To have that speed at Y=0, we determined that it should start with an upwards velocity
that is one less than that, so we get dY = |ymin|-1 = ymin+1.

What about X? Well, X isn't an issue for the inputs we are given. If we start with
dY=|ymin|-1, we're going to be spending at least 2*(|ymin|-1) steps above the target area,
the time it takes for the Y velocity to descend to 0 and then down to -|ymin| at Y=0.

All we need to do is pick dX to be the smallest value that can get between xmin
and xmax. It will most likely end up in that range with vX=0 — I don't want to
go into proving this now, but intuitively, if the probe enters the xmin..xmax
range with some horizontal velocity left, it probably means that it could have
started with less initial horizontal velocity.

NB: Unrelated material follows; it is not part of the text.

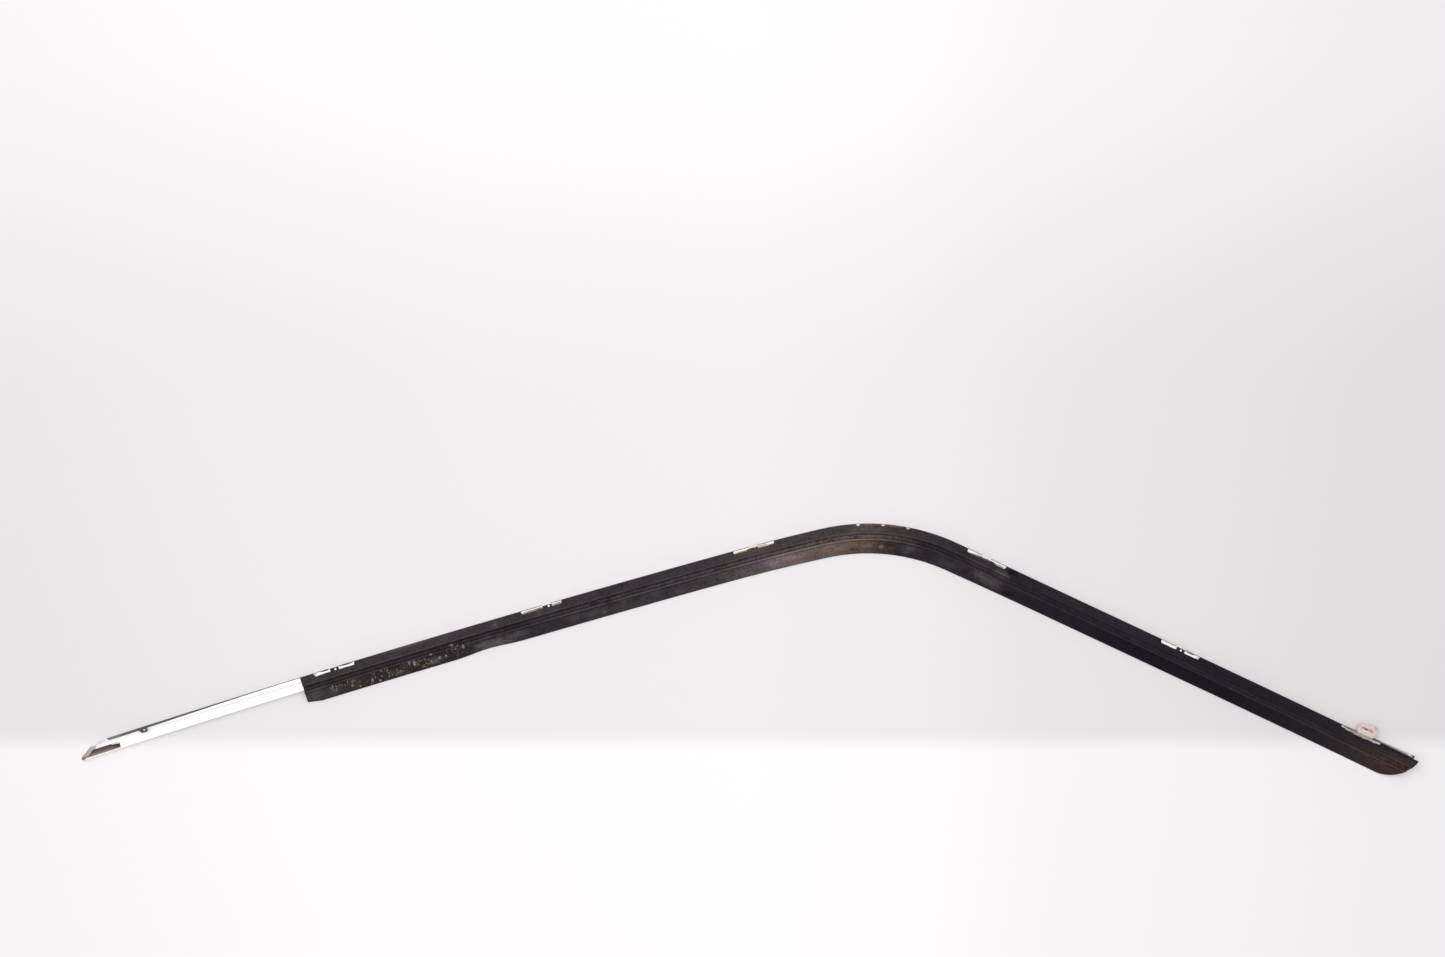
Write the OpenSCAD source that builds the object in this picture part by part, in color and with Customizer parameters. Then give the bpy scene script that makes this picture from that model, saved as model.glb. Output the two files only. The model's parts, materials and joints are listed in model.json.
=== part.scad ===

Anyway, all we need is for that minimal dX to get the probe into the target X range in
fewer steps than it takes for the probe to return from its excursion above the Y=0 line.

For my input where xmin=192, I computed above (by solving dX^2 + dX + 1/4 - 2·xmin >= 0)
that the minimal dX was 20.

With ymin=-89, it stands to reason that if we start upwards with dY=88, the horizontal
velocity will be extinguished (after dX=20 steps) well before the probe goes back
to Y=0. And from that 20th step on, the probe is above the target area and falling
like a rock without any horizontal movement.

In fact, for this not to hold, xmin would have to be big enough that the minimal dX
would be more than |ymin|. Here are solutions to the above equation for various values
of xmin:
            xmin=2000    dX=45
            xmin=4000    dX=63
            xmin=8000    dX=89
            xmin=10000   dX=100

So it looks like the target area would have to be way more to the right than it is
below the Y=0 line for our assumption not to hold. And on the contrary, the puzzle
inputs seem to have |ymin| and xmin in the same ballpark.

Anyway, we now know the best dY is ymin+1, so whats the highest Y reached on that
trajectory? It is simply the sum of ymin+1 down to 1, where the parabola peaks.

In other words, the answer to part 1 is simply (ymin+1)·ymin / 2.